[Rows from a 3D modeling dataset]

-- START --

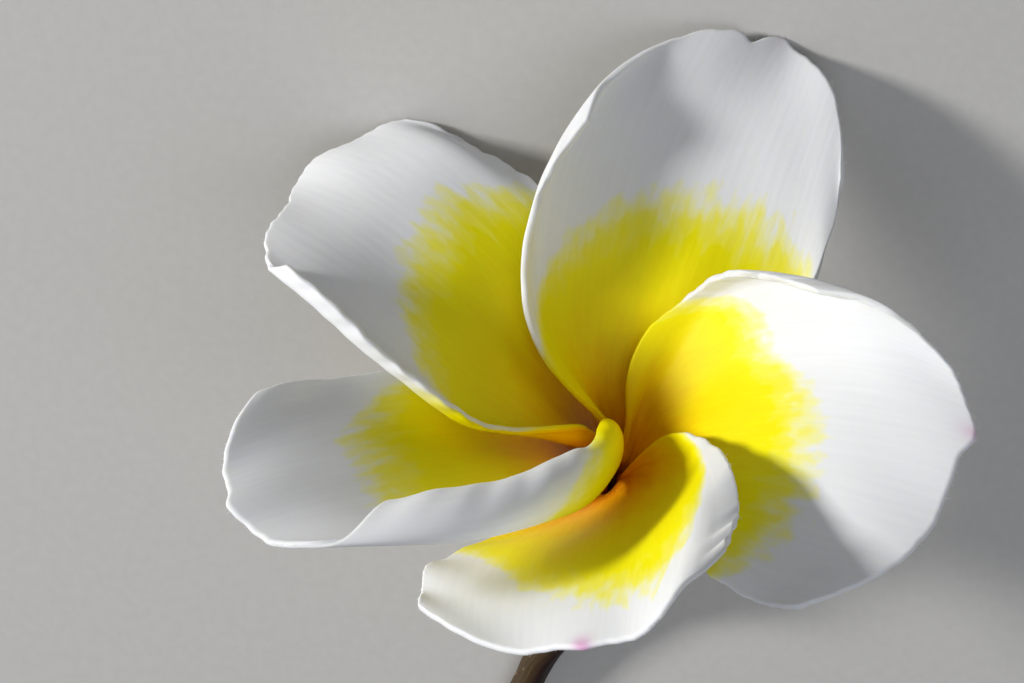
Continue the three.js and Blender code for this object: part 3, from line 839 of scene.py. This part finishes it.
# %% Petal material
SCALLOP_WIDTH, SCALLOP_LENGTH, SCALLOP_DEPTH = 1.6, 2.6, 0.22
STREAK_WIDTH, STREAK_LENGTH, STREAK_DEPTH = 0.5, 9.0, 0.03
CLOUD_DEPTH = 0.12
HEART_SHIFT = 0.225
VEIN_TINT = 0.3

petal_wax, tree = new_material("petal_wax")
place = unwrapped(tree, "blade")
streaks = drawn_out(tree, place, STREAK_WIDTH, STREAK_LENGTH, 4.0)
scallops = drawn_out(tree, place, SCALLOP_WIDTH, SCALLOP_LENGTH, 2.5)
cloud = noise(tree, place, 0.16, 2.0)
grain = noise(tree, place, 9.0, 2.0)

scalloped = added(tree, scallops, SCALLOP_DEPTH, stored(tree, "gold"))
streaked = added(tree, streaks, STREAK_DEPTH, scalloped)
clouded = added(tree, cloud, CLOUD_DEPTH, streaked)
reach = add(tree, "ShaderNodeMath", {0: clouded, 1: HEART_SHIFT}, operation="SUBTRACT").outputs[0]
heart = ramp(tree, reach, [
    (0.0, "#A85C00"), (0.1, "#DC9000"), (0.22, "#F2B600"), (0.38, "#F8D000"), (0.58, "#FAE600"),
    (0.81, "#FAF000"), (0.89, "#F9F25A"), (0.95, "#F5F4B4"), (1.0, "#EFF1F5")])
vein_tint = ramp(tree, streaks, [(0.3, "#F1F1F1"), (0.7, "#FFFFFF")])
veined = painted(tree, VEIN_TINT, heart, vein_tint, "MULTIPLY")
blushed = painted(tree, stored(tree, "blush"), veined, linear("#D8A0CC"))

shine = add(tree, "ShaderNodeMapRange", {"Value": grain, "To Min": 0.42, "To Max": 0.56}).outputs[0]
finish(petal_wax, petal_objects.values(), {
    "Base Color": blushed, "Roughness": shine, "IOR": 1.42, "Subsurface Weight": 0.3,
    "Subsurface Radius": (1.0, 0.9, 0.6), "Subsurface Scale": 0.7 * MM, "Specular IOR Level": 0.2,
    "Normal": relief(tree, added(tree, streaks, 0.7, grain), 0.25, 0.05)})

# %% [markdown]
# The hairs are clear and nearly white, so one plain finish does for them: each is far thinner
# than any pattern that it could carry.

# %% Hair material
hair_glass, tree = new_material("petal_hair")
finish(hair_glass, hair_objects, {
    "Base Color": linear("#F4F3EE"), "Roughness": 0.35, "IOR": 1.5, "Subsurface Weight": 0.3,
    "Subsurface Scale": 0.3 * MM})

# %% [markdown]
# ## Tube, pistil and stamens
#
# The tube is orange yellow in its mouth and fades to a pale yellow-green down its length, with
# fine lengthwise streaks. Its height is stored on it, since it lies at a slant. Pistil and
# stamens share one grainy finish, paler than the tube, as pollen is.

# %% Tube, pistil and stamen materials
tube_skin, tree = new_material("tube_skin")
streaks = drawn_out(tree, unwrapped(tree, "skin"), 7, 0.45, 4.0)
tube_colour = ramp(tree, added(tree, streaks, 0.16, stored(tree, "height")), [
    (0.0, "#A9B45C"), (0.3, "#C6CB72"), (0.62, "#DCD478"), (0.86, "#E2C83A"), (1.0, "#D99A10")])
finish(tube_skin, [tube], {
    "Base Color": tube_colour, "Roughness": 0.48, "IOR": 1.42, "Subsurface Weight": 0.25,
    "Subsurface Scale": 0.7 * MM, "Specular IOR Level": 0.25,
    "Normal": relief(tree, streaks, 0.3, 0.05)})

pollen_skin, tree = new_material("pollen_skin")
dust = noise(tree, in_object(tree), 2600.0, 3.0)
finish(pollen_skin, [stamens, pistil], {
    "Base Color": ramp(tree, dust, [(0.3, "#B7B765"), (0.7, "#E6DFA0")]),
    "Roughness": 0.7, "IOR": 1.42, "Normal": relief(tree, dust, 0.4, 0.04)})

# %% [markdown]
# ## Calyx and stalk
#
# The calyx is a dull green, mottled, with rims that flush red. The stalk's skin is a dark
# brownish red on one side and olive on the other, where the light has reached it less, with
# short lengthwise wrinkles and pale pores. Where it was picked the cut shows pale green pith.

# %% Calyx and stalk materials
calyx_skin, tree = new_material("calyx_skin")
mottle = noise(tree, in_object(tree), 700.0, 4.0)
calyx_colour = ramp(tree, added(tree, mottle, 0.5, stored(tree, "flush")), [
    (0.15, "#5D6B2E"), (0.5, "#7C8240"), (0.85, "#8A4A32"), (1.0, "#7A2E26")])
finish(calyx_skin, [calyx], {
    "Base Color": calyx_colour, "Roughness": 0.5, "IOR": 1.42, "Subsurface Weight": 0.1,
    "Subsurface Scale": 0.5 * MM, "Normal": relief(tree, mottle, 0.3, 0.05)})

stalk_skin, tree = new_material("stalk_skin")
place = unwrapped(tree, "skin")
wrinkles = drawn_out(tree, place, 5, 0.5, 5.0)
bark = ramp(tree, added(tree, wrinkles, 0.5, stored(tree, "olive")), [
    (0.15, "#1A0705"), (0.45, "#30100A"), (0.8, "#44341A"), (1.0, "#5C582C")])
pores = add(tree, "ShaderNodeTexVoronoi", {"Vector": place, "Scale": 0.7}).outputs["Distance"]
pale_spot = add(tree, "ShaderNodeMapRange", {
    "Value": pores, "From Min": 0.1, "From Max": 0.17, "To Min": 0.6, "To Max": 0.0}).outputs[0]
pored = painted(tree, pale_spot, bark, linear("#8A6A4A"))
ended = painted(tree, stored(tree, "cut"), pored, linear("#A9A86A"))
finish(stalk_skin, [stalk], {
    "Base Color": ended, "Roughness": 0.5, "IOR": 1.42, "Normal": relief(tree, wrinkles, 0.5, 0.1)})

# %% [markdown]
# ## Floor, light and camera
#
# The flower lies on a plain pale floor. A soft light stands to the left of the camera and
# rakes across the petals, so that each rolled margin shades its own petal. A wide dim one
# fills the shadows. The camera looks down into the flower along a line that leans 35 degrees
# from its axis. It stands about five times the flower's width away, with a long lens.

# %% Floor
FLOOR_HALF = 2.0
FLOOR_GAP = 0.02
floor_corners = [(x * FLOOR_HALF, y * FLOOR_HALF, 0) for x, y in ((-1, -1), (1, -1), (1, 1), (-1, 1))]
floor_mesh = bpy.data.meshes.new("floor")
floor_mesh.from_pydata(floor_corners, [], [(0, 1, 2, 3)])
floor = bpy.data.objects.new("floor", floor_mesh)
bpy.context.scene.collection.objects.link(floor)
floor.location.z = -FLOOR_GAP * MM
floor_paint, tree = new_material("floor_paint")
fibres = noise(tree, in_object(tree), 900.0, 3.0)
paper = ramp(tree, fibres, [(0.3, "#C7C6C4"), (0.7, "#CBCAC8")])
finish(floor_paint, [floor], {"Base Color": paper, "Roughness": 0.7})

# %% Camera
VIEW_LEAN = math.radians(35)
CAMERA_DISTANCE = 383.0
CAMERA_SHIFT_RIGHT = -9.9
CAMERA_SHIFT_UP = 12.65
FOCAL_MM = 134.65
SENSOR_MM = 36.0

view_right = np.array([1.0, 0.0, 0.0])
view_up = np.array([0.0, math.cos(VIEW_LEAN), math.sin(VIEW_LEAN)])
view_back = np.array([0.0, -math.sin(VIEW_LEAN), math.cos(VIEW_LEAN)])


def in_view(right, up, back):
    """A point given along the camera's own axes from the flower's throat, in metres."""
    point = right * view_right + up * view_up + back * view_back
    return (BLOOM_TURN @ point + THROAT_AT) * MM


camera = bpy.data.objects.new("camera", bpy.data.cameras.new("camera"))
bpy.context.scene.collection.objects.link(camera)
turn = Matrix([BLOOM_TURN @ view_right, BLOOM_TURN @ view_up, BLOOM_TURN @ view_back]).transposed()
camera_at = in_view(CAMERA_SHIFT_RIGHT, CAMERA_SHIFT_UP, CAMERA_DISTANCE)
camera.matrix_world = Matrix.Translation(camera_at) @ turn.to_4x4()
camera.data.lens = FOCAL_MM
camera.data.sensor_width = SENSOR_MM
bpy.context.scene.camera = camera

# %% Lights
WORLD_STRENGTH = 0.14


def area_light(name, right, up, back, size, power, colour):
    """A square light at a place in the view, turned to face the flower."""
    light = bpy.data.lights.new(name, "AREA")
    light.size = size
    light.energy = power
    light.color = linear(colour)[:3]
    obj = bpy.data.objects.new(name, light)
    bpy.context.scene.collection.objects.link(obj)
    place = in_view(right, up, back)
    target = Vector(in_view(0, 0, 0))
    obj.location = place
    obj.rotation_euler = (Vector(place) - target).to_track_quat("Z", "Y").to_euler()


area_light("key", -750, 130, 330, 0.14, 6.4, "#FFFDF8")
area_light("fill", 150, -380, 640, 0.6, 1.7, "#F4F7FF")
world = bpy.data.worlds.new("studio")
world.use_nodes = True
sky = world.node_tree.nodes["Background"].inputs
sky["Color"].default_value = linear("#F2F4F8")
sky["Strength"].default_value = WORLD_STRENGTH
bpy.context.scene.world = world

# %% [markdown]
# Blender's default film look softens strong colours, and a plumeria's yellow is as strong as
# yellow gets. The standard look keeps the colours that were picked.

# %% Film look
bpy.context.scene.view_settings.view_transform = "Standard"
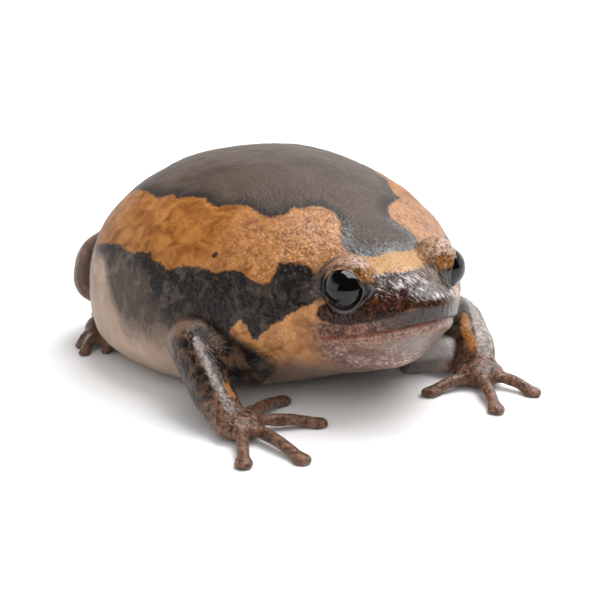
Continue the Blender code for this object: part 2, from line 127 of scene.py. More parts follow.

-- END --

_Objective_:
Please print the lines from the start of the records up to and including the line with "VEIN_TINT = 0.3", copying each one exactly and leaving out the rest.

_Solution to this problem_:
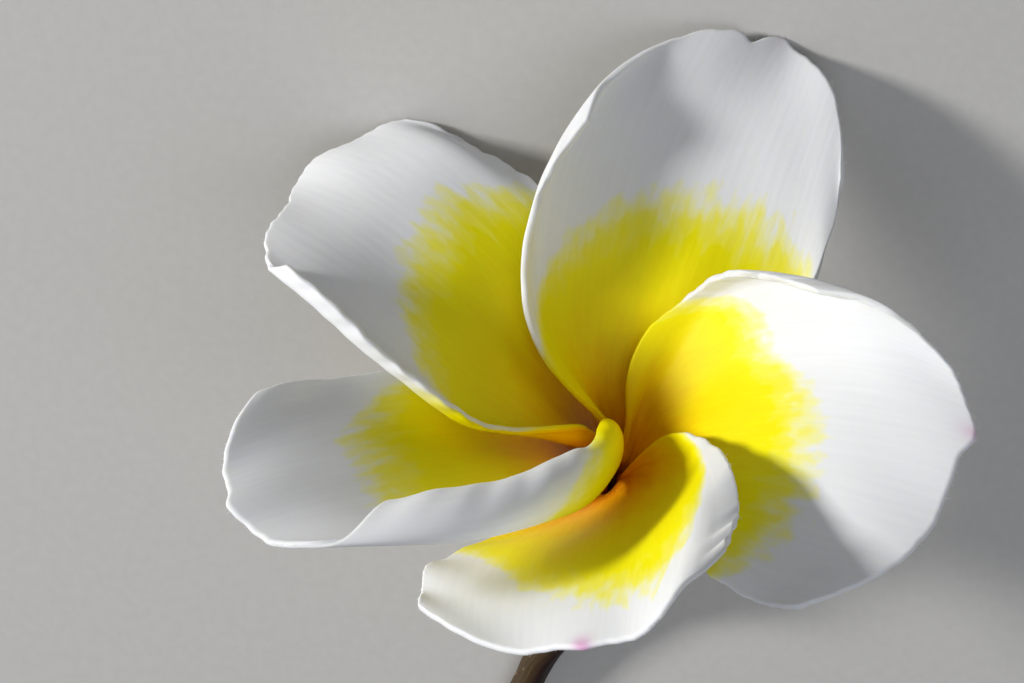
Continue the three.js and Blender code for this object: part 3, from line 839 of scene.py. This part finishes it.
# %% Petal material
SCALLOP_WIDTH, SCALLOP_LENGTH, SCALLOP_DEPTH = 1.6, 2.6, 0.22
STREAK_WIDTH, STREAK_LENGTH, STREAK_DEPTH = 0.5, 9.0, 0.03
CLOUD_DEPTH = 0.12
HEART_SHIFT = 0.225
VEIN_TINT = 0.3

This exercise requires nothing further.